Check each line below for the word "from", and copy those that have it.

....

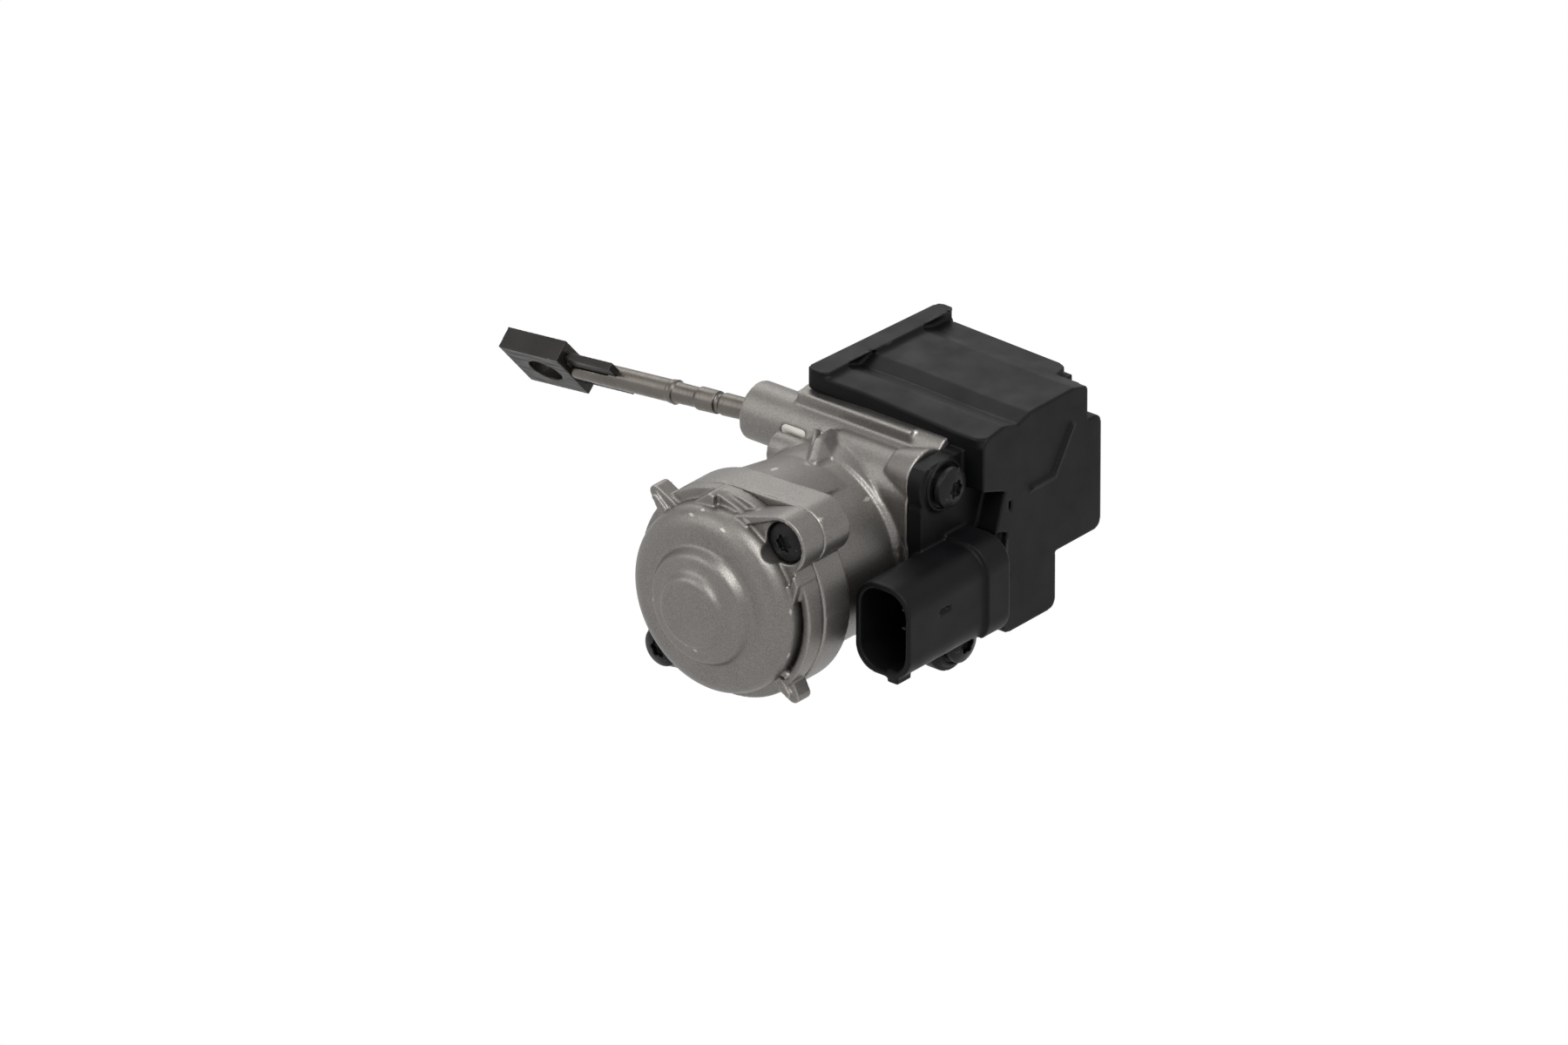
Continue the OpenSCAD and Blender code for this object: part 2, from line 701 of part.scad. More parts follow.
module cover() {
    flange_x = face_x + cover_flange_t;
    box_z = block_top_z + gap;
    plug_back_y = ear_low_y + 5;
    color(black) difference() {
        union() {
            along_x(face_x + gap, flange_x) cover_flange_outline();
            along_x(flange_x - over, cover_face_x) raised_outline(0);
            // Top box and the bead along its left edge
            translate([0, 0, box_z]) linear_extrude(cover_top_z - box_z) roof_outline(0);
            // Wall behind the housing, down from the roof
            translate([-2, rear_wall_y, -step_z])
                cube([face_x + 4, cover_back_y - rear_wall_y, step_z + box_z + over]);
            translate([0, 0, box_z]) linear_extrude(cover_top_z - box_z + strip_rise)
                round_rect([-cover_left, cover_front_y], [-cover_left + strip_w, cover_back_y + 1.5], 2);
            along_x(cover_face_x - over, cover_face_x + 0.7) face_ridge();
            at_ears() rod_x_cyl(0, 0, ear_r - 1.4, face_x + gap - ear_seat_x, -1);
            // Connector shroud with the collar and block at its root
            translate([plug_x, 0, -plug_z]) along_y(plug_mouth_y, plug_back_y) plug_section(0);
            intersection() {
                translate([plug_x, 0, -plug_z]) along_y(plug_back_y - 8, plug_back_y) plug_section(-0.9);
                translate([face_x + gap, 0, -plug_h]) cube([plug_w * 2, cover_back_y, plug_h * 2]);
            }
            translate([face_x + gap, plug_back_y - 5, -plug_z - plug_h / 2 + 2])
                cube([cover_face_x - face_x, 12, plug_h - 6]);
        }
        // Hollow behind the raised face and under the roof
        along_x(face_x - over, cover_face_x - cover_wall) raised_outline(cover_wall);
        translate([0, 0, box_z - over])
            linear_extrude(cover_top_z - box_z - cover_wall + over + 0.4) intersection() {
                roof_outline(cover_wall);
                translate([-cover_left, cover_front_y])
                    square([cover_left + face_x, rear_wall_y - cover_front_y]);
            }
        // Hollow over the gears in the flange
        along_x(face_x - over, flange_x - cover_wall) chamber_outline(block_wall + 0.6);
        // Levels of the roof: a dip, a ramp and a lower back strip
        along_x(-cover_left + 4, cover_face_x + over) polygon([
            [cover_front_y + 7.5, cover_top_z + over], [cover_front_y + 7.5, cover_top_z],
            [cover_front_y + 12.5, cover_top_z - 1.5], [cover_front_y + 17, cover_top_z],
            [cover_front_y + 17, cover_top_z + over]
        ]);
        along_x(-cover_left + 4, cover_face_x + over) polygon([
            [cover_front_y + 33, cover_top_z + over], [cover_front_y + 33, cover_top_z],
            [cover_front_y + 37.5, cover_top_z - 1.3], [cover_back_y + 3, cover_top_z - 1.3],
            [cover_back_y + 3, cover_top_z + over]
        ]);
        // Tapered pockets and a slit along the raised face's front edge
        along_x(cover_face_x - 1.5, cover_face_x + over) for (top = [4.6, -6.7]) {
            pocket_y = cover_front_y + (top > 0 ? 4.8 : 5.6);
            polygon([[pocket_y, top + 0.7], [pocket_y + 4, top - 0.7], [pocket_y + 1, top - 9.6]]);
        }
        along_x(cover_face_x - 1.5, cover_face_x + over)
            translate([cover_front_y + 9.4, 9]) square([0.8, 2.8]);
        // Socket
        translate([plug_x, 0, -plug_z]) along_y(plug_mouth_y - over, plug_mouth_y + plug_depth)
            plug_section(plug_wall);
        // Bores of the ears
        at_ears() {
            rod_x_cyl(0, 0, sleeve_r + fit, face_x - ear_seat_x - over, 1);
            rod_x_cyl(0, 0, screw_head_r + 0.5, -1, 9);
        }
        at_rear() rod_x_cyl(0, 0, sleeve_r + fit, rear_wall_y - rear_seat_y - over, over);
    }
}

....

ANSWER TO THE EXERCISE:
Continue the OpenSCAD and Blender code for this object: part 2, from line 701 of part.scad. More parts follow.
            // Wall behind the housing, down from the roof